Zoo staff have helped forge that connection in recent years by working on a wide range of conservation and lagoon restoration projects in Indian River County in partnership with local organizations such as the Indian River Land Trust.

From planting seagrass and rescuing oyster beds in Sebastian, to planting 220,000 water-filtering clams last December and working with the Land Trust to develop environmental education programs at the Trust’s Coastal Oaks Preserve, zoo scientists and volunteers are seen frequently here along the shores of the lagoon.

“Our biggest impact in Indian River County probably is our sea turtle rehab program,” Winsten said. “We built a sea turtle healing center in 2014 where we have cared for at least 120 sick or injured turtles from Indian River County.

“Our beaches are one of the most important turtle nesting areas in the world so it was a natural for us. We will have a second sea turtle healing center at the aquarium with a world-class veterinary staff” and sophisticated equipment such as a just-acquired MRI machine to see inside what Winsten calls “the black box” of the heavily armored marine mammals.

Also at the aquarium will be a three-story science center with wet labs and other facilities for visiting scientists from universities doing research along the lagoon; labs and classrooms for students as part of a high-powered educational program; meeting space for volunteer groups and nonprofits focused on lagoon health; and a manatee rescue and rehabilitation center.

“It is the science and research element that is most important, I think,” said Deal, an avid angler who recently sold for $150 million the in-shore boat business he built on the once-clear waters of the lagoon.

“It’ll be the only major aquarium on the east coast of Florida and it will be great to have it just an hour away, as a place to take your kids or visitors,” Deal noted. “But having a brick-and-mortar headquarters for lagoon science that generates a steady stream of income to fund research is paramount. I believe it will have national implications [for other ailing coastal waters].

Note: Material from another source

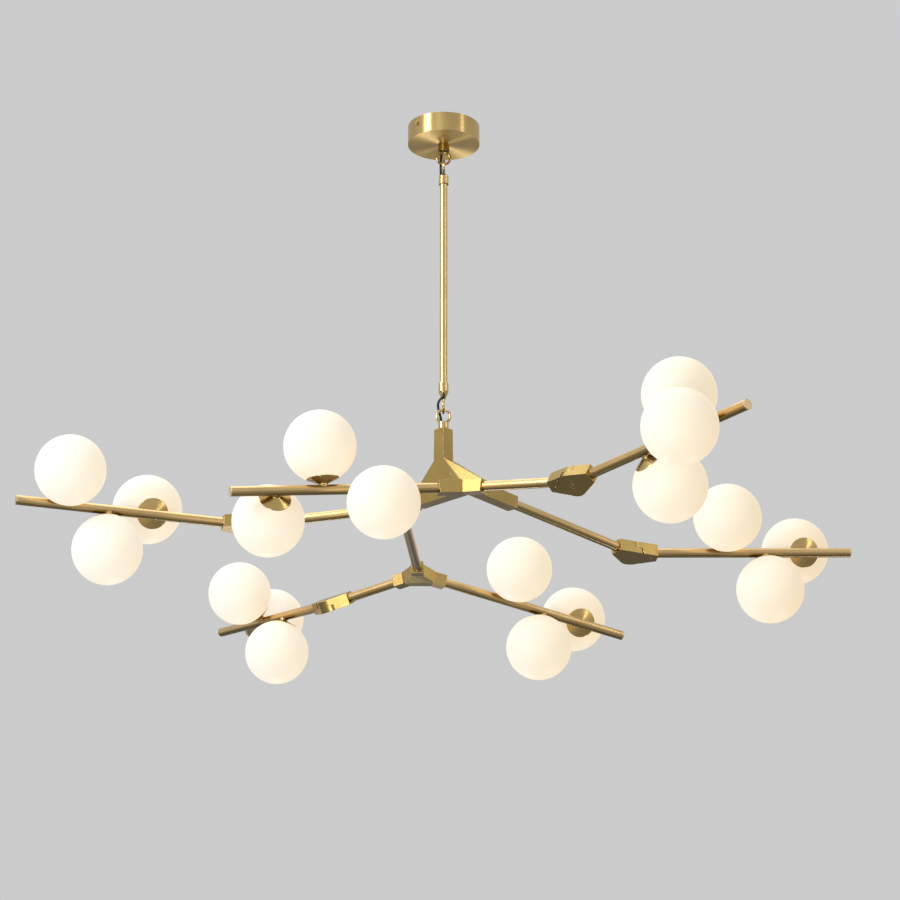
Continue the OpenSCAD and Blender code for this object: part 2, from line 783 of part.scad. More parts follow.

“It is patently obvious to anyone who is paying attention that the lagoon is in big trouble. A lot of people are working to save it, but it is all grant to grant, and grants are very proscriptive, with set beginning and ending dates and little flexibility.

“The zoo, which is independent, has a proven entrepreneurial business model that throws off enough cash to support major research programs continuously. To me that has a lot more stability and legs than going around with a little tin cup to get grants.

“The lagoon has been very good to me and my family and I want to do whatever I can to help,” added Deal. “With the aquarium, we have a chance to make a difference, not just in Brevard but throughout the entire estuary.

The Zoological Society has a development deal with Port Canaveral Port Authority that requires it to break ground by October 2024, so the pressure is on to complete fundraising, engineering and design.

Of the $100 million capital fund, $85 million will go to create the aquarium. The other $15 million will fund expansion of conservation, education and animal care at Brevard Zoo.

The Indian River Lagoon stretches for more than 120 miles, from Titusville to Stuart, and was long known as the most biodiverse estuary in the United States, with more than 4,000 plant and animal species. In the past decade pollution has heavily impacted the waterway’s ecology, resulting in massive fish kills, marine mammal deaths, and loss of water clarity and seagrass.

Brevard Zoo is a 75-acre nonprofit facility located on North Wickham Road in Melbourne that is home to more than 900 animals representing more than 195 species from Florida, South America, Africa, Asia, and Australia. Opened in 1994, it frequently ranks in polls among the top 10 zoos in the country.